David Purser Jones

David Purser Jones (Avatar)

1915-2005

Vol XII

Web

David Purser Jones

1915-2005

Vol XII

Web

b.9 October 1915 d.24 August 2005

MB ChB Liverpool(1938) MD(1944) FRCPC(1959) FRCP(1970)

David Purser Jones was a neurologist in British Columbia, Canada. He was born in Liverpool, the son of William Samuel Jones, a priest, and Eirene Jones née Davies, the daughter of a clergyman.

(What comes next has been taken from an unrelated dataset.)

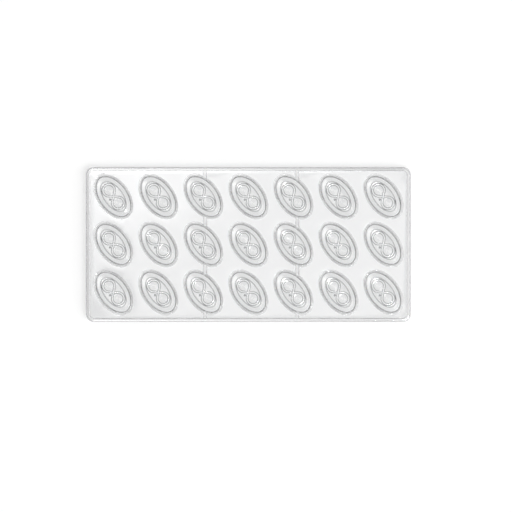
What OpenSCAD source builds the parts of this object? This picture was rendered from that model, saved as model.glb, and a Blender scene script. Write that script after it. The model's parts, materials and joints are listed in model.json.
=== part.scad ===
// Chocolate mould moulded in one piece from clear plastic.
// A thin plate carries rows of slanting oval cavities, open at the top. A skirt runs round
// the plate and stands on its lower edge, and two cross ribs stiffen the plate underneath.
// Millimetres. X runs along the mould, Y across it and Z up, with z = 0 where it stands.
// Depths are measured down from the top face.

/* [Plate] */
// Length of the mould, along X
mould_l = 275; // [272:1:360]
// Width of the mould, along Y
mould_w = 131; // [130:1:200]
// Height from the resting edge to the top face
mould_h = 24; // [18:0.5:36]
// Thickness of the top plate
plate_t = 2.4; // [1.8:0.1:4]
// Radius of the four upright corners, outside
corner_r = 6.6; // [5:0.2:12]
// Radius of the rounded edge round the top face
edge_r = 0.6; // [0.3:0.1:1.5]

/* [Skirt] */
// Thickness of the skirt wall
skirt_t = 3; // [2:0.1:3.6]

/* [Cavity grid] */
// Distance between neighbouring columns, along X
pitch_x = 38.15; // [36.5:0.05:50]
// Distance between neighbouring rows, along Y
pitch_y = 40.6; // [40:0.1:60]
// Turn of each oval's long axis, anticlockwise from +X
oval_turn = 126.5; // [110:0.5:140]
// Least clear space between the outer shells and the skirt
edge_gap = 0.8; // [0.5:0.1:5]

/* [Cavity] */
// Long diameter of the oval mouth
mouth_l = 41.2; // [39.2:0.2:42]
// Short diameter of the oval mouth
mouth_w = 25; // [23.4:0.2:26.2]
// Depth of the steep upper wall
wall_d = 7; // [5:0.2:7.2]
// How far the steep wall leans in over its depth, at the ends of the oval
wall_lean = 1.2; // [0.6:0.1:1.8]
// Width of the sloping shoulder under the wall, at the ends of the oval
shoulder_w = 1.4; // [0.7:0.1:1.7]
// Depth of the ledge below the top face
ledge_d = 8; // [7.6:0.1:8.6]
// Thickness of the shell round the mouth of a cavity and under its relief
shell_t = 1.2; // [1:0.1:1.8]
// How far the outside of the shell leans in from the plate to its foot, at the ends of the oval
cup_lean = 1.2; // [0.8:0.1:1.6]
// Bevel on the lower edge of the shell
cup_bevel = 0.8; // [0.4:0.1:1.2]

/* [Pan] */
// Long diameter of the inner oval pan, at the ledge
pan_l = 30.6; // [29.8:0.2:32]
// Short diameter of the inner oval pan, at the ledge
pan_w = 16.8; // [16.2:0.2:18]
// Depth of the pan floor below the top face
pan_d = 10; // [9.4:0.1:11]
// How far the pan wall leans in from ledge to floor, at the ends of the oval
pan_lean = 1.3; // [0.6:0.1:1.5]

/* [Relief] */
// Distance between the middles of the two loops of the figure of eight
loop_gap = 13.4; // [12.4:0.1:13.6]
// Radius of the middle line of each loop
loop_r = 5; // [4.4:0.1:5.2]
// Width of the ribbon where it leaves the pan floor
ribbon_w = 2.4; // [1.8:0.1:2.4]
// Width of the ribbon at its crest
crest_w = 1; // [0.8:0.1:1.4]
// Height of the ribbon from the pan floor
ribbon_d = 1.5; // [0.9:0.1:1.8]
// How far each side of the straight strands stands back from the loops
strand_step = 0.1; // [0.05:0.05:0.2]
// How much lower than the loops the strand is that passes under the other
under_step = 0.4; // [0.3:0.1:0.5]
// Radius of the round pearl inside each loop, at the pan floor
pearl_r = 3.4; // [2.4:0.1:3.5]
// Height of each pearl from the pan floor
pearl_d = 1.1; // [0.6:0.1:1.4]

/* [Ribs] */
// Distance between the two cross ribs
rib_gap = 78.1; // [60:0.1:100]
// How far the middle of the pair lies to +X of the middle of the mould
rib_shift = 2.35; // [-8:0.05:8]
// Thickness of a rib at its lower edge
rib_t = 1.6; // [1.2:0.1:3]
// Thickness of a rib where it meets the plate
rib_root_t = 2.2; // [1.6:0.1:3.6]
// Depth of the lower edge of a rib below the top face
rib_d = 12.5; // [8:0.5:16]
// Leg of the fillet between rib and plate
rib_fillet = 0.9; // [0.3:0.1:2]

/* [Hidden] */
// How far a shape runs into its neighbour, so that the two join or cut cleanly
lap = 0.5;
// How far a strand reaches into each loop
strand_lap = 0.3;
$fn = 96;

mouth_a = mouth_l / 2;
mouth_b = mouth_w / 2;
oval_ratio = mouth_b / mouth_a;
shell_ratio = (mouth_b + shell_t) / (mouth_a + shell_t);
pan_ratio = pan_w / pan_l;
wall_foot = mouth_a - wall_lean;
ledge_a = wall_foot - shoulder_w;
relief_depth = pan_d + max(ribbon_d, pearl_d);
shell_depth = relief_depth + shell_t;

// Half the space that a turned oval of half axes a and b takes along X and along Y
function half_x(a, b) = sqrt(pow(a * cos(oval_turn), 2) + pow(b * sin(oval_turn), 2));
function half_y(a, b) = sqrt(pow(a * sin(oval_turn), 2) + pow(b * cos(oval_turn), 2));
// How many cells of one pitch fit between the two skirt walls
function fitted(room, half, pitch) = 1 + floor((room - 2 * half) / pitch);

margin = skirt_t + edge_gap;
columns = fitted(mould_l - 2 * margin, half_x(mouth_a + shell_t, mouth_b + shell_t), pitch_x);
rows = fitted(mould_w - 2 * margin, half_y(mouth_a + shell_t, mouth_b + shell_t), pitch_y);
rib_places = [rib_shift - rib_gap / 2, rib_shift + rib_gap / 2];

// A rectangle with rounded corners, as a plane shape
module rounded_plan(l, w, r) {
    square([l - 2 * r, w], center = true);
    square([l, w - 2 * r], center = true);
    for (sx = [-1, 1], sy = [-1, 1])
        translate([sx * (l / 2 - r), sy * (w / 2 - r)]) circle(r);
}

// Half of an upright section that reaches out to x = reach, with its upper edge rounded
module rounded_half(reach) {
    square([reach, mould_h - edge_r]);
    square([reach - edge_r, mould_h]);
    translate([reach - edge_r, mould_h - edge_r]) circle(edge_r);
}

// The outer form of the mould: round upright corners and a rounded edge round the top face
module outer_form() {
    for (side = [0, 180])
        rotate(side) {
            rotate([90, 0, 0])
                linear_extrude(mould_w - 2 * corner_r, center = true) rounded_half(mould_l / 2);
            rotate([90, 0, 90])
                linear_extrude(mould_l - 2 * corner_r, center = true) rounded_half(mould_w / 2);
        }
    for (sx = [-1, 1], sy = [-1, 1])
        translate([sx * (mould_l / 2 - corner_r), sy * (mould_w / 2 - corner_r)])
            rotate_extrude() rounded_half(corner_r);
}

// The top plate with the skirt hanging from its rim
module tray() {
    difference() {
        outer_form();
        translate([0, 0, -lap]) linear_extrude(mould_h - plate_t + lap)
            rounded_plan(mould_l - 2 * skirt_t, mould_w - 2 * skirt_t, corner_r - skirt_t);
    }
}

// One cross rib, from skirt to skirt, thinner at its lower edge and with a fillet at the plate
module cross_rib() {
    root_z = mould_h - plate_t;
    flare = rib_root_t / 2 + rib_fillet;
    half_profile = [
        [rib_t / 2, mould_h - rib_d],
        [rib_root_t / 2, root_z - rib_fillet],
        [flare, root_z],
        [flare, root_z + lap]
    ];
    profile = concat(half_profile, [for (i = [3:-1:0]) [-half_profile[i][0], half_profile[i][1]]]);
    rotate([90, 0, 0])
        linear_extrude(mould_w - 2 * skirt_t + 2 * lap, center = true)
            polygon(profile);
}

// Puts its children at every cavity, with +X along the oval's long axis
module at_cavities() {
    for (i = [0:columns - 1], j = [0:rows - 1])
        translate([(i - (columns - 1) / 2) * pitch_x, (j - (rows - 1) / 2) * pitch_y, mould_h])
            rotate(oval_turn)
                children();
}

// The outside of the shell under one cavity: a cup that leans in a little, with a flat bottom
module shell() {
    cup_foot = mouth_a + shell_t - cup_lean;
    scale([1, shell_ratio, 1])
        rotate_extrude()
            polygon([
                [0, -shell_depth],
                [cup_foot - cup_bevel, -shell_depth],
                [cup_foot, -shell_depth + cup_bevel],
                [mouth_a + shell_t, -plate_t + lap],
                [0, -plate_t + lap]
            ]);
}

// The upper part of a cavity: a steep wall, a sloping shoulder and a flat ledge
module bowl() {
    over = lap * wall_lean / wall_d;
    scale([1, oval_ratio, 1])
        rotate_extrude()
            polygon([
                [0, -ledge_d],
                [ledge_a, -ledge_d],
                [wall_foot, -wall_d],
                [mouth_a + over, lap],
                [0, lap]
            ]);
}

// The oval pan that goes down from the ledge
module pan() {
    over = lap * pan_lean / (pan_d - ledge_d);
    scale([1, pan_ratio, 1])
        rotate_extrude()
            polygon([
                [0, -pan_d],
                [pan_l / 2 - pan_lean, -pan_d],
                [pan_l / 2 + over, -ledge_d + lap],
                [0, -ledge_d + lap]
            ]);
}

// The ribbon's section, with its middle at x = 0, made slimmer on each side and less high
module ribbon_section(slimmer = 0, lower = 0) {
    rise = ribbon_d - lower;
    foot = ribbon_w / 2 - slimmer;
    crest = crest_w / 2 - slimmer;
    over = lap * (foot - crest) / rise;
    polygon([
        [-crest, -pan_d - rise],
        [crest, -pan_d - rise],
        [foot + over, -pan_d + lap],
        [-foot - over, -pan_d + lap]
    ]);
}

// The figure of eight: two round loops joined by two straight strands, one crossing over the other
module ribbon() {
    half_gap = loop_gap / 2;
    open_angle = acos(loop_r / half_gap);
    strand_l = 2 * sqrt(half_gap * half_gap - loop_r * loop_r);
    for (side = [0, 180])
        rotate(side) translate([-half_gap, 0])
            rotate(open_angle)
                rotate_extrude(angle = 360 - 2 * open_angle)
                    translate([loop_r, 0]) ribbon_section();
    for (lean = [-1, 1])
        rotate(lean * open_angle)
            rotate([90, 0, 0])
                linear_extrude(strand_l + 2 * strand_lap, center = true)
                    ribbon_section(strand_step, lean > 0 ? strand_step : under_step);
}

// The two round pearls, each a cap of a large sphere in the middle of its loop
module pearls() {
    cap_r = (pearl_r * pearl_r + pearl_d * pearl_d) / (2 * pearl_d);
    for (side = [-1, 1])
        translate([side * loop_gap / 2, 0])
            rotate_extrude()
                intersection() {
                    translate([0, cap_r - pearl_d - pan_d]) circle(cap_r);
                    translate([0, -relief_depth - lap])
                        square([loop_r, relief_depth + 2 * lap - pan_d]);
                }
}

// The finished mould
module mould() {
    color([0.9, 0.92, 0.94, 0.45])
        difference() {
            union() {
                tray();
                for (x = rib_places) translate([x, 0]) cross_rib();
                at_cavities() shell();
            }
            at_cavities() bowl();
            at_cavities() pan();
            at_cavities() ribbon();
            at_cavities() pearls();
        }
}

mould();
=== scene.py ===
"""Models the clear plastic chocolate mould and sets it on a pale floor under soft studio light."""
import json
import math

import bpy
from bpy.props import FloatProperty, FloatVectorProperty, IntProperty, PointerProperty
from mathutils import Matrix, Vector


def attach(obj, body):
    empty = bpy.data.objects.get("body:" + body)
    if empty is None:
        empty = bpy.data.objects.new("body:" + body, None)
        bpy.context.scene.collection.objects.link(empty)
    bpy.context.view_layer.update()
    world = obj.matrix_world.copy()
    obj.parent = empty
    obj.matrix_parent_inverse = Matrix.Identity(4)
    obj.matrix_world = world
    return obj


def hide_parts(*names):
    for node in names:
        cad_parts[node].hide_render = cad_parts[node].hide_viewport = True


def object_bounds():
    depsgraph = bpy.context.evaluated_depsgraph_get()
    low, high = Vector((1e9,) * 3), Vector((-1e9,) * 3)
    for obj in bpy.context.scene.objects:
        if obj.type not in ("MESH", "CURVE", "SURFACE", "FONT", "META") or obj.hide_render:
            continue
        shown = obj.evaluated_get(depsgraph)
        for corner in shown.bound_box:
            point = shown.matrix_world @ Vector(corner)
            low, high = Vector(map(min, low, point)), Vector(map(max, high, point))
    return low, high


bl_info = {
    "name": "Chocolate mould",
    "version": (1, 0, 0),
    "blender": (4, 5, 0),
    "location": "View3D > Sidebar > Mould",
    "description": "Models a clear praline mould with slanting oval cavities, and its picture stage",
    "category": "Object",
}

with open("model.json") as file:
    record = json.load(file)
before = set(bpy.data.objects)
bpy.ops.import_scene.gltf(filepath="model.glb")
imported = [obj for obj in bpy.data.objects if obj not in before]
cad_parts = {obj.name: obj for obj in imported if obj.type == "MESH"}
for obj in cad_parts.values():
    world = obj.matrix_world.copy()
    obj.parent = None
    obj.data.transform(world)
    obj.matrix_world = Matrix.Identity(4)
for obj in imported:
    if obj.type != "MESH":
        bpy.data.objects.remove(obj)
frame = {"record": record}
FRAME_LOW, FRAME_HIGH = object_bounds()
MM = 0.001
# How far a shape runs into its neighbour, so that the two join cleanly
LAP = 0.4 * MM
# Distance under which two heights or corners count as one
TOUCH = 0.01 * MM


def frame_size(axis):
    """The frame's overall size along one axis."""
    return FRAME_HIGH[axis] - FRAME_LOW[axis]


class PlateSizes(bpy.types.PropertyGroup):
    """Sizes of the plate, its skirt and the cross ribs under it."""

    length: FloatProperty(
        name="Length", description="Length of the mould", default=frame_size(0), unit="LENGTH")
    width: FloatProperty(
        name="Width", description="Width of the mould", default=frame_size(1), unit="LENGTH")
    height: FloatProperty(
        name="Height", description="Height to the top face", default=frame_size(2), unit="LENGTH")
    thickness: FloatProperty(
        name="Plate thickness", description="Thickness of the top plate", default=2.4 * MM, unit="LENGTH")
    corner_radius: FloatProperty(
        name="Corner radius", description="Radius of the upright corners", default=6.6 * MM, unit="LENGTH")
    corner_steps: IntProperty(name="Corner steps", description="Steps round an upright corner", default=12)
    edge_radius: FloatProperty(
        name="Edge radius", description="Radius of the edge round the top face", default=1.3 * MM,
        unit="LENGTH")
    skirt: FloatProperty(
        name="Skirt thickness", description="Thickness of the skirt wall", default=3.0 * MM, unit="LENGTH")
    foot_bevel: FloatProperty(
        name="Foot bevel", description="Bevel on both edges of the skirt's foot", default=0.45 * MM,
        unit="LENGTH")
    inner_radius: FloatProperty(
        name="Inner radius", description="Fillet between skirt and plate, inside", default=0.5 * MM,
        unit="LENGTH")
    rib_gap: FloatProperty(
        name="Rib gap", description="Distance between the two cross ribs", default=78.1 * MM, unit="LENGTH")
    rib_shift: FloatProperty(
        name="Rib shift", description="Place of the middle of the pair along X", default=2.35 * MM,
        unit="LENGTH")
    rib_thickness: FloatProperty(
        name="Rib thickness", description="Thickness of a rib at its lower edge", default=1.6 * MM,
        unit="LENGTH")
    rib_root: FloatProperty(
        name="Rib root", description="Thickness of a rib under its fillet", default=2.2 * MM, unit="LENGTH")
    rib_fillet: FloatProperty(
        name="Rib fillet", description="Fillet between rib and plate", default=0.9 * MM, unit="LENGTH")
    rib_depth: FloatProperty(
        name="Rib depth", description="Depth of a rib's lower edge below the top face", default=12.5 * MM,
        unit="LENGTH")
    rib_rounding: FloatProperty(
        name="Rib rounding", description="Rounding of both lower edges of a rib", default=0.4 * MM,
        unit="LENGTH")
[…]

He was educated at Leigh Grammar School and then went on to study medicine at Liverpool University, graduating in 1938.

During the Second World War he served in the Royal Navy.

He held junior posts at Liverpool Royal Infirmary in 1945, before beginning his training as a neurologist at Maida Vale Hospital in London in 1948. He stayed at Maida Vale until 1953, except for six months at the Maudsley Hospital and six months at the Children’s Medical Centre, Boston, USA.

He emigrated to Canada, to Vancouver, where he was a neurologist at Vancouver General and Shaughnessy hospitals. He also became a clinical instructor at the University of British Columbia, and subsequently an assistant professor and then an associate professor.

While at Maida Vale he worked with the neurologist Sam Nevin [Munk’s Roll, Vol.VII, p.428] and was the co-author of a seminal paper on Creutzfeldt–Jakob disease (CJD) (‘Subacute spongiform encephalopathy – a subacute form of encephalopathy attributable to vascular dysfunction [spongiform cerebral atrophy]’ – Brain. 1960 Dec;83:519-64). In the paper the authors described eight cases of what would now be known as type 1 MM CJD. This became known as ‘Nevin-Jones’ disease. Despite showing that three of the cases had had neurosurgery in the previous two years, the authors attributed the pathology to vascular problems and not an infective agent.

Jones remained unmarried. Outside medicine, he listed sailing as his hobby when he was elected to the fellowship of the Royal College of Physicians in 1970. He died aged 89 in Whistler, Brisith Columbia.